## EXERCISE OBJECTIVE:
Reproduce verbatim the lines up to and including the one with "const HALF_STRAIGHT = 67.6;", starting from the first.
(begin)
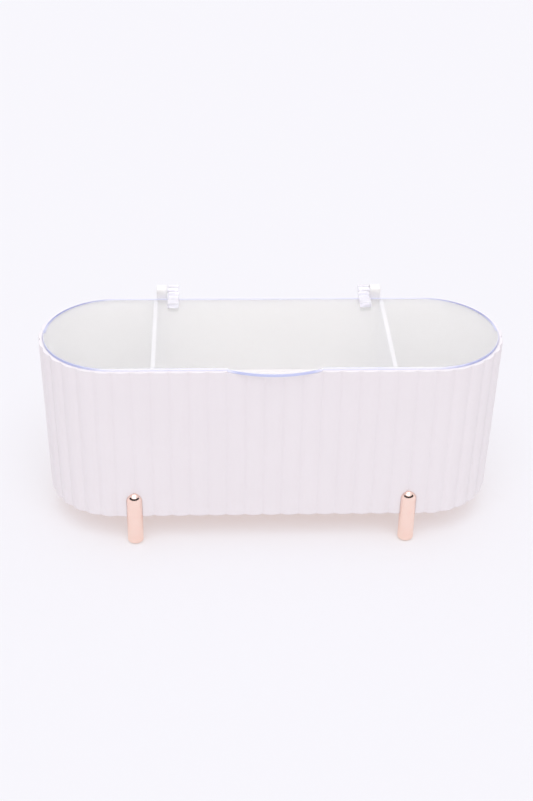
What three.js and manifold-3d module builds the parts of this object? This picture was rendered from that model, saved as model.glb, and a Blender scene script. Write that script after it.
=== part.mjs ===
// A vanity box: a fluted tub with round ends, held off the table by four plated legs. Two upright
// partitions make three compartments, and a clear lid on two hinges covers them.
// Millimetres, +Z up, the table at z = 0, the front towards -Y. x = y = 0 is the middle of the tub.

import * as THREE from 'three';
import { mergeVertices } from 'three/addons/utils/BufferGeometryUtils.js';
import Module from 'manifold-3d';

const wasm = await Module();
wasm.setup();

// ---------------------------------------------------------------------------------------------
// Driving dimensions
// ---------------------------------------------------------------------------------------------

// Every outline is a stadium: two straight sides of this half length, closed by half circles.
const HALF_STRAIGHT = 67.6;

const TUB = {
  bottomZ: 13.35,
  rimZ: 87.8,
  valleyRadius: 31.65, // of the round ends at the rim, measured to the bottom of the flutes
  draftPerMm: 0.0195, // how far the outside leans in for each mm below the rim
  innerDraftPerMm: 0.028, // the same for the inside, so the wall thickens towards the floor
  bottomEdgeRadius: 0.6,
  fluteDepth: 0.8,
  flutesPerSide: 17,
  flutesPerEnd: 13,
  facetsPerFlute: 6,
  innerRadius: 30.0, // at the rim
  floorThickness: 2.2,
  floorFillet: 2.0,
};

const LID = {
  radius: 30.45,
  topZ: 88.6,
  thickness: 1.3,
  edgeBevel: 0.2,
  clearance: 0.3, // round the lid, inside its rebate
  ledgeGap: 0.2, // between the lid and the ledge under it
  tabHalfWidth: 19.55,
  tabShoulderY: 31.2, // where the tab's short straight ends stop
  tabFrontY: 35.5, // the middle of the tab
};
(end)
## TASK SOLUTION:
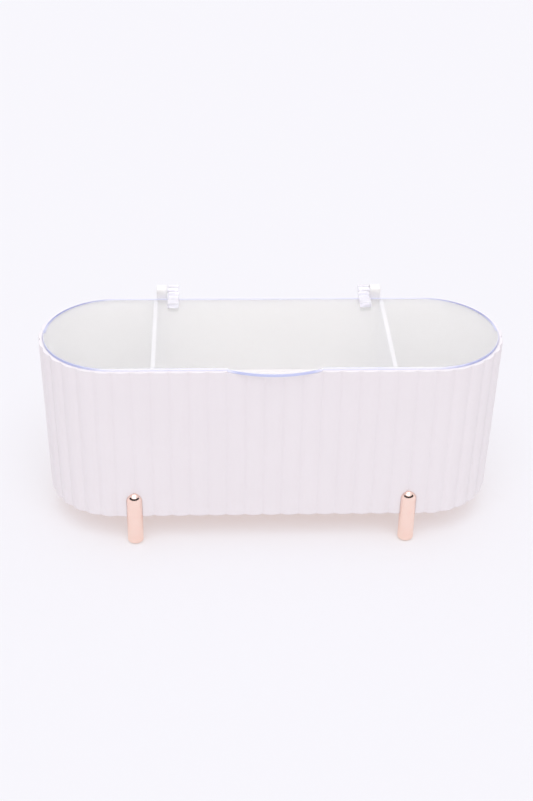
What three.js and manifold-3d module builds the parts of this object? This picture was rendered from that model, saved as model.glb, and a Blender scene script. Write that script after it.
=== part.mjs ===
// A vanity box: a fluted tub with round ends, held off the table by four plated legs. Two upright
// partitions make three compartments, and a clear lid on two hinges covers them.
// Millimetres, +Z up, the table at z = 0, the front towards -Y. x = y = 0 is the middle of the tub.

import * as THREE from 'three';
import { mergeVertices } from 'three/addons/utils/BufferGeometryUtils.js';
import Module from 'manifold-3d';

const wasm = await Module();
wasm.setup();

// ---------------------------------------------------------------------------------------------
// Driving dimensions
// ---------------------------------------------------------------------------------------------

// Every outline is a stadium: two straight sides of this half length, closed by half circles.
const HALF_STRAIGHT = 67.6;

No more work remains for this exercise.